Let's see if we can use a LEFT JOIN
and a null
key to get that first row in our results:
select *
from (
select p.id,
p.foo_value,
p.bar_value,
p.baz_value,
p.quux_value,
x.key::varchar,
x.value::varchar
from (
select t.id,
t.more_data,
x.key::varchar,
x.value::varchar
from unnest_error_demo_part_2 as t
left join t.data as x on true
) pivot (
max(value)
for key in (
'foo' as foo_value,
'bar' as bar_value,
'baz' as baz_value,
'quux' as quux_value
)
) as p
left join p.more_data as x on true
) pivot (
max(value)
for key in (
'never',
'give',
'up',
null as everything_else
)
) as p_more;
id | foo_value | bar_value | baz_value | quux_value | never | give | up | everything_else
----+-----------+-----------+-----------+------------+-------+------+----+-----------------
1 | aaa | bbb | ccc | | | | |
2 | | | | ddd | gonna | you | |
(2 rows)
There we go!
Okay, but what if more_data
wasn't an empty array in row 1? Does this still work?
update unnest_error_demo_part_2
set more_data = json_parse('[{"key":"jenny","value":"8675309"}]')
where id = 1;
And, executing the pivot query from before, we get:
id | foo_value | bar_value | baz_value | quux_value | never | give | up | everything_else
----+-----------+-----------+-----------+------------+-------+------+----+-----------------
2 | | | | ddd | gonna | you | |
(1 row)
Damn. Row 1 disappears again.
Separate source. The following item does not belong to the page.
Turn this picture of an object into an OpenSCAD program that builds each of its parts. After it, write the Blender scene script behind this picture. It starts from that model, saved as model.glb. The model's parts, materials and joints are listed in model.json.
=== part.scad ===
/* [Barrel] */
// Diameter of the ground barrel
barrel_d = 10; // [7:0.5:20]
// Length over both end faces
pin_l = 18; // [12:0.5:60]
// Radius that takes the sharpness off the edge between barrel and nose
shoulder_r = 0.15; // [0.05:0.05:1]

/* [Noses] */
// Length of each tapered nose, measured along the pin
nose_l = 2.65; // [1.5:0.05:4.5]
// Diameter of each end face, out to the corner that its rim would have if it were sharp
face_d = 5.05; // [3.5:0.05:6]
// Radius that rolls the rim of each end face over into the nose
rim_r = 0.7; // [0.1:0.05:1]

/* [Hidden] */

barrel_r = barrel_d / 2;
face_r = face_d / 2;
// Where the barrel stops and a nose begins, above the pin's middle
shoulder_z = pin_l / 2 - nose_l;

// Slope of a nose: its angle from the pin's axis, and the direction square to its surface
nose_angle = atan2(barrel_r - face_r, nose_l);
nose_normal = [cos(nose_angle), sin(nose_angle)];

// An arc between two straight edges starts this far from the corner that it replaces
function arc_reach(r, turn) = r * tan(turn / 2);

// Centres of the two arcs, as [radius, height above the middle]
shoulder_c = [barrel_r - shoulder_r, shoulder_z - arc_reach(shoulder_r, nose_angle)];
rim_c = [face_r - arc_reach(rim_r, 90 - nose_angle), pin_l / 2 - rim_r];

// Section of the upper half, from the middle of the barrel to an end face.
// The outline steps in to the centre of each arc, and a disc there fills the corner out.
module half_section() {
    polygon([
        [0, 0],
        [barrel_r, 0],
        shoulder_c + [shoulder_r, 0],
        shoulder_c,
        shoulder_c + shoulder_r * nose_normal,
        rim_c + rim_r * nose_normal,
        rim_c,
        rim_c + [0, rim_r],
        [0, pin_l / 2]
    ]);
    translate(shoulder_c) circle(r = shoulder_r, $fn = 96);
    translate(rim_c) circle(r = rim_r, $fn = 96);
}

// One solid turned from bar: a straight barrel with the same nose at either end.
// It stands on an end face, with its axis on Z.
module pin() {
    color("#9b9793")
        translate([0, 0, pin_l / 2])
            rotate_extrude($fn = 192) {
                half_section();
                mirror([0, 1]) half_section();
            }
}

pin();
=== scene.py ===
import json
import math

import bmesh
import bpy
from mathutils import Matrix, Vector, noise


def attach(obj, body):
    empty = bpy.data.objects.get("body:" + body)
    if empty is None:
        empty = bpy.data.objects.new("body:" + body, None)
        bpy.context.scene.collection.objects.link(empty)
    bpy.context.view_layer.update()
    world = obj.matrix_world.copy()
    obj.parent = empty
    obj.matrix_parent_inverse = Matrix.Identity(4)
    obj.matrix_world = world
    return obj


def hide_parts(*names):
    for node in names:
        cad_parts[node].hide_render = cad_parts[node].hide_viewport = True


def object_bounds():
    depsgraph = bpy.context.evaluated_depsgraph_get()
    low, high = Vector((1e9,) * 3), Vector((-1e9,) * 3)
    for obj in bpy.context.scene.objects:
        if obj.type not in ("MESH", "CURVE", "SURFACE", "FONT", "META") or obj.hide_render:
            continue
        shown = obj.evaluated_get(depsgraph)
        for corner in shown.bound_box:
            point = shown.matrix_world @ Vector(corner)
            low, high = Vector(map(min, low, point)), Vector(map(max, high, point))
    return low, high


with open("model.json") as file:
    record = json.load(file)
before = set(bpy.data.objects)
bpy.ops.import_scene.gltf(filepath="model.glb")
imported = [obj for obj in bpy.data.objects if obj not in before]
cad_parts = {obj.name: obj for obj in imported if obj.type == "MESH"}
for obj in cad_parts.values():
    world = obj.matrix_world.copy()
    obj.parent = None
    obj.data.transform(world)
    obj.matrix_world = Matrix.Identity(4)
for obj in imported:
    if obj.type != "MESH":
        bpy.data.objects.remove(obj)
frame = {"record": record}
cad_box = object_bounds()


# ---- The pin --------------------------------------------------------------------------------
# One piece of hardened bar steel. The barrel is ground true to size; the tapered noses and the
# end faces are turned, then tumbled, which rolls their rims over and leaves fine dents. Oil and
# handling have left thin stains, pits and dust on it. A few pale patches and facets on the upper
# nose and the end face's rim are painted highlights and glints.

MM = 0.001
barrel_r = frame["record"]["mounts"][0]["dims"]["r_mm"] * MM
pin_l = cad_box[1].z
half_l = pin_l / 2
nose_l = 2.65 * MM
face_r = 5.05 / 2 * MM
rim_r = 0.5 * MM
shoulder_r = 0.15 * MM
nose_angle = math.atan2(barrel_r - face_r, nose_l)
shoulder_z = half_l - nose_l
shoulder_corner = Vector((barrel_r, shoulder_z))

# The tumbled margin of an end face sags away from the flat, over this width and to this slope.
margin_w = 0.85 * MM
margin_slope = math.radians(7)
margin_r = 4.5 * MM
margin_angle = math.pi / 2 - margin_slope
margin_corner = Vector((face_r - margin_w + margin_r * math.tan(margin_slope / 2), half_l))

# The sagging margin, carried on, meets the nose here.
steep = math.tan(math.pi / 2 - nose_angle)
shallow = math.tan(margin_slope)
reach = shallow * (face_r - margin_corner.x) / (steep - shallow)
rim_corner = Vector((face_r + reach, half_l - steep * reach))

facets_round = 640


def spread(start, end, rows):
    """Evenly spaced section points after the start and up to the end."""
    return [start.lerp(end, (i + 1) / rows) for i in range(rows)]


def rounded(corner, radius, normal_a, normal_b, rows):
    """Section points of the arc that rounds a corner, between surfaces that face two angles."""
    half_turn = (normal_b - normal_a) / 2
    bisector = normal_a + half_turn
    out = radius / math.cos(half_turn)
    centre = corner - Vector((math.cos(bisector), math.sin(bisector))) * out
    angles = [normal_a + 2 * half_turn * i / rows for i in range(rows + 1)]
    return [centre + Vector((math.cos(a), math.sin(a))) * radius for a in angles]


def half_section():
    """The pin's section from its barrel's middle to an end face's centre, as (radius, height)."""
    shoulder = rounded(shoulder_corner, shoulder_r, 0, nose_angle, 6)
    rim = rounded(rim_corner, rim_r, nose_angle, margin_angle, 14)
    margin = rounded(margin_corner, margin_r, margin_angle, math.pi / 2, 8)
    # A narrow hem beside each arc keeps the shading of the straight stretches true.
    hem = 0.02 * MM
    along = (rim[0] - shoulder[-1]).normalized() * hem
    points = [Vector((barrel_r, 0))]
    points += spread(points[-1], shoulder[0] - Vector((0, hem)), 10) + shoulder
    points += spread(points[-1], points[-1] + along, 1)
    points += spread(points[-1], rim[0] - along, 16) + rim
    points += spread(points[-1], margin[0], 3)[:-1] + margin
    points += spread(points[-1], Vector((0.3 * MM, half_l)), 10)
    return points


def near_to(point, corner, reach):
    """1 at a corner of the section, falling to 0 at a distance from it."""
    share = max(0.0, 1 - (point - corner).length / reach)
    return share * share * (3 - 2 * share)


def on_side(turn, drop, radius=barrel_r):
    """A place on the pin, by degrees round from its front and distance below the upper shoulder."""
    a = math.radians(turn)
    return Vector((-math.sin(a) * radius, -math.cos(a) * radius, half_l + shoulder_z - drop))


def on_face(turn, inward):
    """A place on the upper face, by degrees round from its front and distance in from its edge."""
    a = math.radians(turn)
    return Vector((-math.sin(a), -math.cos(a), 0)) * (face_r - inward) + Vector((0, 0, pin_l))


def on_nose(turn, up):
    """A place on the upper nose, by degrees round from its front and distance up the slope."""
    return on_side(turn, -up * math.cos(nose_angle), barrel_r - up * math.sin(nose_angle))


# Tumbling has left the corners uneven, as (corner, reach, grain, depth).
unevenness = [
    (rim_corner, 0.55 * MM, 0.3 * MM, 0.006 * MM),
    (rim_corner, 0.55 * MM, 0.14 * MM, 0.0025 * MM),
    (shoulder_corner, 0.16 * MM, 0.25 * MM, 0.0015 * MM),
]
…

If we add the key that's in more_data
in row 1, we should get the row back:
select *
from (
select p.id,
p.foo_value,
p.bar_value,
p.baz_value,
p.quux_value,
x.key::varchar,
x.value::varchar
from (
select t.id,
t.more_data,
x.key::varchar,
x.value::varchar
from unnest_error_demo_part_2 as t
left join t.data as x on true
) pivot (
max(value)
for key in (
'foo' as foo_value,
'bar' as bar_value,
'baz' as baz_value,
'quux' as quux_value
)
) as p
left join p.more_data as x on true
) pivot (
max(value)
for key in (
'never',
'give',
'up',
'jenny',
null as everything_else
)
) as p_more;
And, sure enough:
id | foo_value | bar_value | baz_value | quux_value | never | give | up | jenny | everything_else
----+-----------+-----------+-----------+------------+-------+------+----+---------+-----------------
1 | aaa | bbb | ccc | | | | | 8675309 |
2 | | | | ddd | gonna | you | | |
(2 rows)
This means that we need to be very careful in how we construct our PIVOT
statement, remembering to LEFT JOIN
the SUPER
value, and that the FOR ... IN (...)
needs to include at least one match for the row to be included in the resulting output.
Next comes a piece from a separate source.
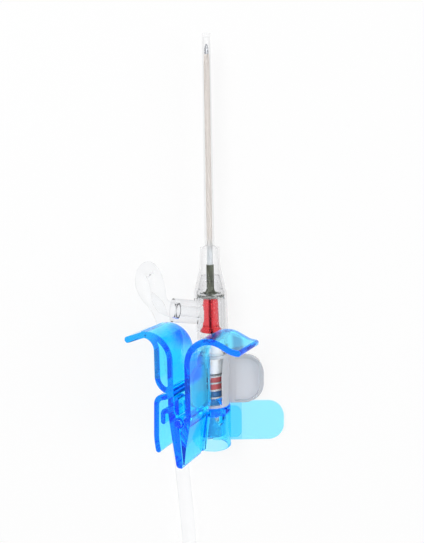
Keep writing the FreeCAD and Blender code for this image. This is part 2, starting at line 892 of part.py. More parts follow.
def make_cord(radius):
    """Plain round cord along the tube's route, with its length and the radii of its bends."""
    path, radii = route_path(tube_route)
    first = V(*tube_route[1]) - V(*tube_route[0])
    section = Part.Wire([Part.makeCircle(radius, V(*tube_route[0]), first)])
    return path.makePipeShell([section], True, True, 0), path.Length, radii


def along_end(from_end, to_end, radius):
    """Cylinder on the connector's axis between two distances from the tube's end."""
    end, before = V(*tube_route[-1]), V(*tube_route[-2])
    axis = end - before
    axis.normalize()
    return Part.makeCylinder(radius, to_end - from_end, end + axis * from_end, axis)


def make_connector():
    """Clear female connector: body on the tube, flange and a socket for the cap."""
    body = along_end(-connector_tube_depth, connector_length, connector_body_radius)
    flange = along_end(connector_length - connector_flange_length, connector_length, connector_flange_radius)
    band_end = connector_band_from + connector_band_length
    band = along_end(connector_band_from, band_end, connector_body_radius + connector_band_height)
    socket = along_end(connector_length - connector_socket_depth, connector_length + 1, connector_socket_radius)
    seat = along_end(-connector_tube_depth - 1, 0, tube_radius + slide_gap)
    bore = along_end(-connector_tube_depth, connector_length, tube_bore_radius)
    return body.fuse([flange, band]).cut(socket).cut(seat).cut(bore).removeSplitter()


def make_cap():
    """White push-on cap with a spigot for the socket and grip ribs."""
    start = connector_length + slide_gap
    cap = along_end(start, start + cap_length, cap_radius - cap_rib_radius / 2)
    spigot = along_end(start - cap_spigot_length, start + cap_rib_inset, connector_socket_radius - slide_gap)
    end, before = V(*tube_route[-1]), V(*tube_route[-2])
    axis = end - before
    axis.normalize()
    side = axis.cross(V(0, 0, 1))
    side.normalize()
    lift = side.cross(axis)
    ribs = []
    for index in range(cap_ribs):
        turn = 2 * math.pi * index / cap_ribs
        offset = (side * math.cos(turn) + lift * math.sin(turn)) * (cap_radius - cap_rib_radius)
        base = end + axis * (start + cap_rib_inset) + offset
        ribs.append(Part.makeCylinder(cap_rib_radius, cap_length - 2 * cap_rib_inset, base, axis))
    return cap.fuse([spigot] + ribs).removeSplitter()


tube, tube_length, bend_radii = make_cord(tube_radius)

parts = {
    "needle_cannula": make_cannula(),
    "catheter_tube": make_catheter(),
    "catheter_wedge": make_wedge(),
    "hub_nose": make_nose(),
    "seal_disc": make_seal_disc(),
    "catheter_hub": make_hub(),
    "septum": make_septum(),
    "wing_saddle": make_saddle(),
    "needle_cover": make_cover(),
    "needle_holder": make_holder(),
    "front_ring": make_ring(0),
    "middle_ring": make_ring(1),
    "rear_ring": make_ring(2),
    "vent_plug": make_vent(),
    "grip_body": make_grip(),
    "clip_lever": make_lever(),
    "hinge_pin": make_pin(),
    "extension_tube": tube,
    "tube_connector": make_connector(),
    "connector_cap": make_cap(),
}

os.makedirs("parts", exist_ok=True)
for name, shape in parts.items():
    shape.exportStep(f"parts/{name}.step")
    bounds = shape.BoundBox
    print(
        f"{name:16s} solids {len(shape.Solids)} valid {shape.isValid()} volume {shape.Volume:9.2f}"
        f"  x {bounds.XMin:.2f}..{bounds.XMax:.2f} y {bounds.YMin:.2f}..{bounds.YMax:.2f}"
        f" z {bounds.ZMin:.2f}..{bounds.ZMax:.2f}"
    )
print("tube length", round(tube_length, 2), "bend radii", [round(radius, 2) for radius in bend_radii])
print("tube volume against section times length", round(tube.Volume / (math.pi * tube_radius**2 * tube_length), 4))
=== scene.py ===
import math

import bmesh
import bpy
from mathutils import Matrix, Vector


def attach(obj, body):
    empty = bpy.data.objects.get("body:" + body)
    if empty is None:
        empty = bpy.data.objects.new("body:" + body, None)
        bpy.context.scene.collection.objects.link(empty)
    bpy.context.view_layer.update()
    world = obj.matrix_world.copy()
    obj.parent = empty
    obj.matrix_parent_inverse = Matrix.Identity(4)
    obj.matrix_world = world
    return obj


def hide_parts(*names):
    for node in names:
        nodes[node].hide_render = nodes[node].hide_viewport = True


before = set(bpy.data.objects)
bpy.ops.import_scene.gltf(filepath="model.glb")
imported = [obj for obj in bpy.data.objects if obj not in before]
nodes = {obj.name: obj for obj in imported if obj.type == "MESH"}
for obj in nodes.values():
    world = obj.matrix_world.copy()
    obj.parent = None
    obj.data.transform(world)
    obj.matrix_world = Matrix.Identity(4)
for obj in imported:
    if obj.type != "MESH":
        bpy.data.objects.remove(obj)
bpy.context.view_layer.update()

# Table and room: a matte white table in a white room. The eye sees both white. Gloss and clear plastic
# see them a little greyer far out and near the horizon, so that clear plastic shows its rims.
table_half = 2.0
table_drop = 0.00005
table_white = (0.85, 0.85, 0.85, 1)
table_glow = 0.85
fade_from, fade_to = 0.1, 0.5
near_white = 1.0
far_grey = 0.8
horizon, white_height = 0.0, 0.7
room_white = (1, 1, 1, 1)
room_light = 0.6


def new_material(name):
    """An empty node material, its nodes and its output."""
    material = bpy.data.materials.new(name)
    material.use_nodes = True
    material.node_tree.nodes.clear()
    output = material.node_tree.nodes.new("ShaderNodeOutputMaterial")
    return material, material.node_tree, output


def finish(piece, material):
    """Give a piece its material."""
    piece.data.materials.clear()
    piece.data.materials.append(material)


def work_out(tree, operation, first, second=0):
    """Math node of two values, each a number or another node's output."""
    node = tree.nodes.new("ShaderNodeMath")
    node.operation = operation
    for socket, value in zip(node.inputs, (first, second)):
        if isinstance(value, bpy.types.NodeSocket):
            tree.links.new(value, socket)
        else:
            socket.default_value = value
    return node.outputs[0]


def work_out_vector(tree, operation, vector, other=(0, 0, 0)):
    """Vector math node of a node's vector and a fixed one: a number for a length or a dot product."""
    node = tree.nodes.new("ShaderNodeVectorMath")
    node.operation = operation
    node.inputs[1].default_value = other
    tree.links.new(vector, node.inputs[0])
    if operation in ("LENGTH", "DOT_PRODUCT"):
        return node.outputs["Value"]
    return node.outputs["Vector"]


def seen_directly(tree):
    """Two masks: rays straight from the eye, and those together with rays from gloss and through glass."""
    path = tree.nodes.new("ShaderNodeLightPath")
    from_eye = path.outputs["Is Camera Ray"]
    glass = work_out(tree, "MAXIMUM", path.outputs["Is Glossy Ray"], path.outputs["Is Transmission Ray"])
    return from_eye, work_out(tree, "MAXIMUM", from_eye, glass)


def fade(tree, value, low, high, at_low, at_high):
    """A value that turns evenly from one number into another between two limits."""
    node = tree.nodes.new("ShaderNodeMapRange")
    node.inputs["From Min"].default_value = low
    node.inputs["From Max"].default_value = high
    node.inputs["To Min"].default_value = at_low
    node.inputs["To Max"].default_value = at_high
    tree.links.new(value, node.inputs["Value"])
    return node.outputs["Result"]


table_mesh = bpy.data.meshes.new("table")
shell = bmesh.new()
bmesh.ops.create_grid(shell, x_segments=1, y_segments=1, size=table_half)
bmesh.ops.translate(shell, verts=shell.verts, vec=(0, 0, -table_drop))
shell.to_mesh(table_mesh)
shell.free()
table = bpy.data.objects.new("table", table_mesh)
bpy.context.collection.objects.link(table)

table_finish, tree, output = new_material("white table")
place = tree.nodes.new("ShaderNodeTexCoord")
distance = work_out_vector(tree, "LENGTH", place.outputs["Object"])
whiteness = fade(tree, distance, fade_from, fade_to, near_white, far_grey)
from_eye, direct = seen_directly(tree)
glow = tree.nodes.new("ShaderNodeEmission")
tree.links.new(work_out(tree, "MAXIMUM", whiteness, from_eye), glow.inputs["Strength"])
matte = tree.nodes.new("ShaderNodeBsdfDiffuse")
matte.inputs["Color"].default_value = table_white
blend = tree.nodes.new("ShaderNodeMixShader")
tree.links.new(work_out(tree, "MULTIPLY", direct, table_glow), blend.inputs["Fac"])
tree.links.new(matte.outputs["BSDF"], blend.inputs[1])
tree.links.new(glow.outputs["Emission"], blend.inputs[2])
tree.links.new(blend.outputs["Shader"], output.inputs["Surface"])
finish(table, table_finish)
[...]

In the end, this is all very tricky and easy to get wrong or wind up with a query that executes but produces the wrong output. And, multiple pivots gets messy real quick, but might be more manageable with Common Table Expressions (CTEs).
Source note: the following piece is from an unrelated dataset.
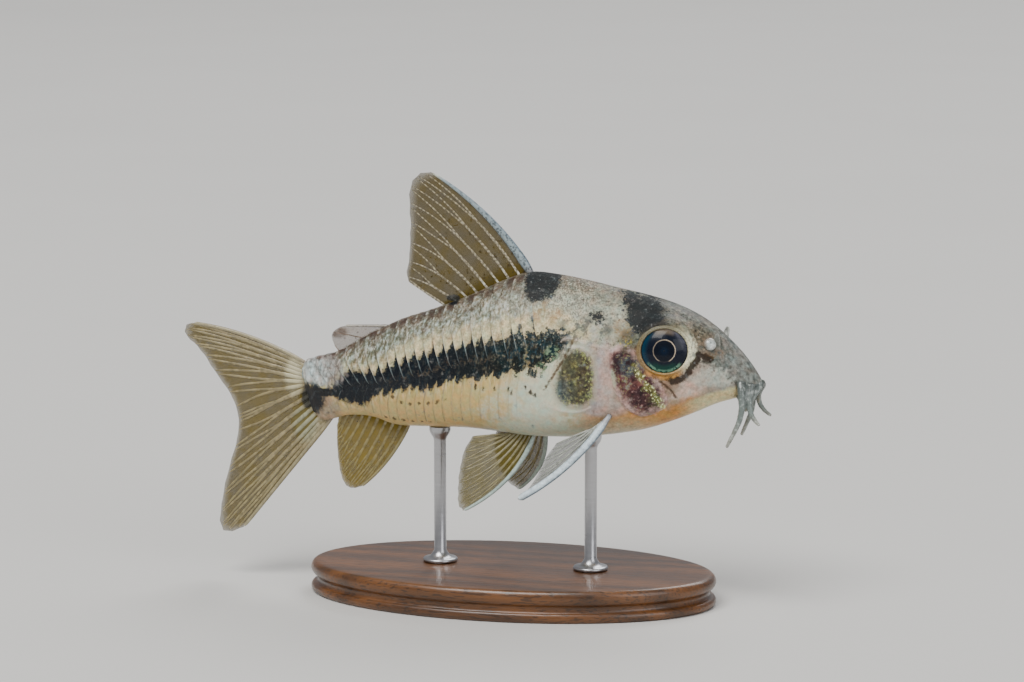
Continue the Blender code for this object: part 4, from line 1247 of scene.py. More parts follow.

To show what the query could look like using CTEs, here's an example:
with a as (
select t.id,
t.more_data,
x.key::varchar,
x.value::varchar
from unnest_error_demo_part_2 as t
left join t.data as x on true
),
b as (
select p.id,
p.foo_value,
p.bar_value,
p.baz_value,
p.quux_value,
x.key::varchar,
x.value::varchar
from a pivot (
max(value)
for key in (
'foo' as foo_value,
'bar' as bar_value,
'baz' as baz_value,
'quux' as quux_value
)
) as p
left join p.more_data as x on true
),
c as (
select *
from b pivot (
max(value)
for key in (
'never',
'give',
'up',
'jenny',
null as everything_else
)
)
)
select * from c;
This does make me wonder if this could be simplified like this:
select *
from (
select t.id,
t.more_data,
x.key::varchar as x_key,
x.value::varchar as x_value,
y.key::varchar as y_key,
y.value::varchar as y_value
from unnest_error_demo_part_2 as t
left join t.data as x on true
left join t.more_data as y on true
) pivot (
max(x_value)
for x_key in (
'foo' as foo_value,
'bar' as bar_value,
'baz' as baz_value,
'quux' as quux_value
)
) pivot (
max(y_value)
for y_key in (
'never',
'give',
'up',
'jenny',
null as everything_else
)
);
Unfortunately, no:
ERROR: PIVOT cannot be applied to a PIVOT.
That would have been clean.
Anyway, hopefully if you came here looking for this kind of information because you're struggling with this problem, I hope you found this helpful. And, if you found an even better solution, please share it with me, I'd love to learn a better way of solving this.